Indians 3, Reds 0

Daisuke Matsuzaka believes he can be the Dice-K of old, the one

who mystified hitters with his unorthodox delivery and arsenal of

deceptive pitches.

The Indians just need him to a dependable fifth starter.

Matsuzaka, nearly two years removed from Tommy John elbow

surgery, pitched two hitless innings in blustery conditions and

seven Cleveland pitchers combined on a one-hitter, leading an

Indians split squad to a 3-0 win over the Cincinnati Reds on

Sunday.

Once a $100 million curiosity in Boston, Matsuzaka was limited

to just 11 starts last season for the Red Sox, who parted ways with

the 32-year-old after six seasons. With at least one spot open in

their rotation, the Indians signed the Japanese right-hander on

Feb. 13 to a minor league contract, and will pay him $1.5 million

if he’s added to the 40-man roster this spring.

With winds gusting to 30 mph, Matsuzaka got off to a shaky start

in his debut, hitting Cincinnati’s Ryan Hanigan with his first

pitch before getting a double-play grounder on his second. He

allowed a walk in his second inning, but otherwise looked solid

during a 22-pitch outing, barely a warmup for someone who once

threw 250 pitches in a 17-inning game.

Scouts sitting behind home plate with radar guns said

Matsuzaka’s fastball topped out at 89 mph, but he’s not worried

about his speed this early in camp.

”That’s exactly where I expected my fastball to be at this

stage,” he said through a translator as more than two dozen

Japanese media members waited to speak with one of their country’s

biggest stars. ”The more I throw and the deeper we go into spring

training, I’m sure my velocity will also rise.”

Matsuzaka went just 1-7 with 8.28 ERA last season for the Red

Sox, but the Indians are hoping he can get somewhere close to being

the pitcher who won 33 games in his first two seasons in the

majors. Cleveland manager Terry Francona can vividly remember those

days when Dice-K was dealing.

”His stuff across the board was solid,” said Francona, who won

two World Series titles in Boston. ”He had the ability like no

other pitcher to wiggle out of jams. There could be bases loaded

and nobody out, we’d be on the edge of our seat and he wasn’t.
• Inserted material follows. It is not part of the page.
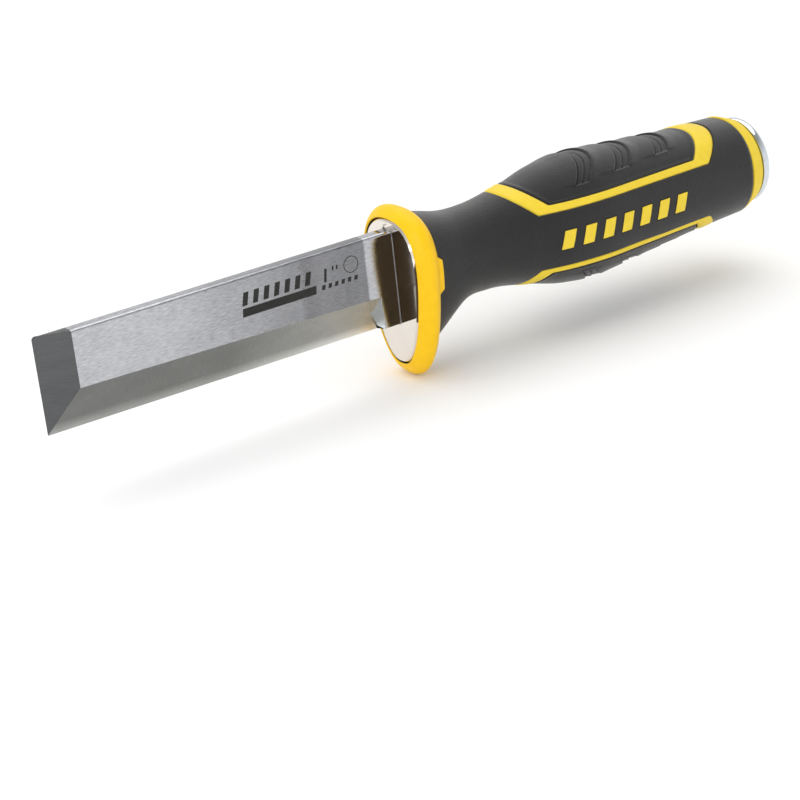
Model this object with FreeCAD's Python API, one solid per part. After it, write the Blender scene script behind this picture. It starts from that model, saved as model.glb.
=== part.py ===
import FreeCAD, Part
from FreeCAD import Vector
import math
import os

# Demolition chisel with a through tang, a hand guard and a steel strike cap. Millimetres.
# X runs along the tool and +X points to the strike cap. X = 0 is the front face of the guard plate.
# +Z is the spine side, -Z the long sharpened edge, and -Y the face that carries both bevels.

# ---- blade and tang -------------------------------------------------------------------------
BLADE_LENGTH = 100.4
BLADE_WIDTH = 25.4
BLADE_THICKNESS = 4.0
HEEL_EXTRA_WIDTH = 0.7       # the long edge is ground a little nearer the spine at the tip
RICASSO_SET_BACK = 0.8       # its underside sits above the long edge
END_BEVEL_ANGLE = 25.0       # degrees, at the chisel end
SIDE_BEVEL_AT_TIP = 11.0     # height of the long bevel on the blade's face, at the tip
SIDE_BEVEL_AT_HEEL = 9.5
RICASSO_LENGTH = 5.0         # full-thickness steel in front of the guard plate
SPINE_ROUND = 0.8
TIP_CORNER_ROUND = 1.0
TANG_WIDTH = 13.0
TANG_END_WIDTH = 9.0
TANG_CLEARANCE = 0.15

# ---- guard plate ----------------------------------------------------------------------------
PLATE_ABOVE_SPINE = 2.4      # how far the plate reaches past the blade's spine
PLATE_BELOW_EDGE = 11.2      # how far it reaches past the long edge, to guard the fingers
PLATE_WIDTH = 21.6
PLATE_THICKNESS = 2.0
PLATE_CHAMFER = 0.5
PLATE_SQUARENESS = 2.46      # exponent of the superellipse
PLATE_LEAN = 0.26            # how much wider than its middle the top is
PLATE_CLEARANCE = 0.25
BLADE_SLOT_CLEARANCE = 0.15
SLOT_RELIEF_RADIUS = 2.2

# ---- guard ring, the front of the moulded core -------------------------------------------------
RING_MIDDLE = 3.4            # distance of its widest section behind the plate face
RING_DEPTH = 6.8
RING_BASE = 0.6              # outward offset from the plate's outline at its front face
RING_PROUD = 2.8             # further offset at the widest section
RING_DROP = 0.5              # the widest section sits this much below the plate's centre
RING_LEAN_LOSS = 0.08        # the widest section is less egg-shaped than the plate
RING_STEPS = 7
TAB_LENGTH = 1.5             # tongue behind the ring, at mid height on each side
TAB_HEIGHT = 10.4
TAB_SLOPE = 1.6              # how much each end of the tongue tapers

# ---- handle ----------------------------------------------------------------------------------
HANDLE_LENGTH = 112.7        # from the plate face to the rear ring
HANDLE_CENTRE_Z = 0.75
REAR_RISE = 0.35             # the rear end's centre sits this much above the handle's centre
FLARE_START = 5.5            # the grip's first section, hidden inside the ring
FLARE_EXTRA_WIDTH = 1.8      # wider there than the guard plate
FLARE_RISE = 0.7             # its centre sits this much above the guard plate's
NECK_HEIGHT = 23.2
NECK_WIDTH = 21.6
BELLY_HEIGHT = 34.8
BELLY_WIDTH = 30.0
REAR_DIAMETER = 27.0
HANDLE_SQUARENESS = 2.3
GRIP_THICKNESS = 2.5
REAR_RING_LENGTH = 4.4
REAR_RING_PROUD = 0.4        # the ring stands this much above the grip at its front edge
REAR_RING_TAPER = 1.3        # loss of radius from its front edge to its rear edge
REAR_RING_ROUND = 0.6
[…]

He

got out of it like nobody’s business.”

Although the Indians have upgraded their roster with free-agent

signings, their rotation remains suspect.

Cleveland’s starters had the AL’s second-highest ERA (5.25) last

season and Justin Masterson and Ubaldo Jimenez, the respective Nos.

1 and 2 arms, went a combined 20-32 with a 5.15 ERA. The club

signed Brett Myers, who pitched in relief last season, to be their

No. 3 starter with Zach McAllister the frontrunner for the fourth

spot.

Matsuzaka is among a group battling for the fifth spot that

includes Scott Kazmir, Trevor Bauer, Carlos Carrasco, David Huff

and Corey Kluber.

McAllister also pitched two hitless innings as the Indians won

their third straight over the Reds, who only managed a single from

Jason Donald in the sixth inning after scoring 10 runs on 18 hits

Saturday.

”At least we got good pitching,” Reds manager Dusty Baker

said, sighting strong outings by Sam LeCure, Manny Parra, Jose

Arredondo and J.J. Hoover.

The Indians scored three runs in the eighth on a two-run,

wind-propelled double by Omir Santos and Carlos Moncrief’s RBI

single off Josh Ravin.

Reds first baseman Joey Votto walked twice, but the 2010 NL MVP

didn’t get a chance to test his surgically repaired left knee

running the bases. Votto still hasn’t decided if he will play for

Team Canada in the upcoming World Baseball Classic. The Reds are

hosting the Canadian team at their complex next week.

For Matsuzaka, the two-inning stint represented a fresh start.

The Indians have rolled the dice that he can be what he once was,

and he’s sure it’s possible.

”I’m really happy that they have those expectations of me,” he

said, ”and I would like to answer to them.”

NOTES: With Francona in Maryvale watching Carrasco, Kazmir and

Bauer, Indians bench coach Sandy Alomar managed the team in

Goodyear. … Indians DH/1B Jason Giambi admires how Japanese stars

like Matsuzaka and Ichiro handle the weight of expectations at home

while playing in the U.S. ”I have the utmost respect for them,”

he said. ”It’s unheard of the support they have, and they want to

make a good impression. It’s a lot of pressure. It’s a whole

different ball of wax.”… Jimenez and Masterson will make their

spring debuts on Monday against Oakland.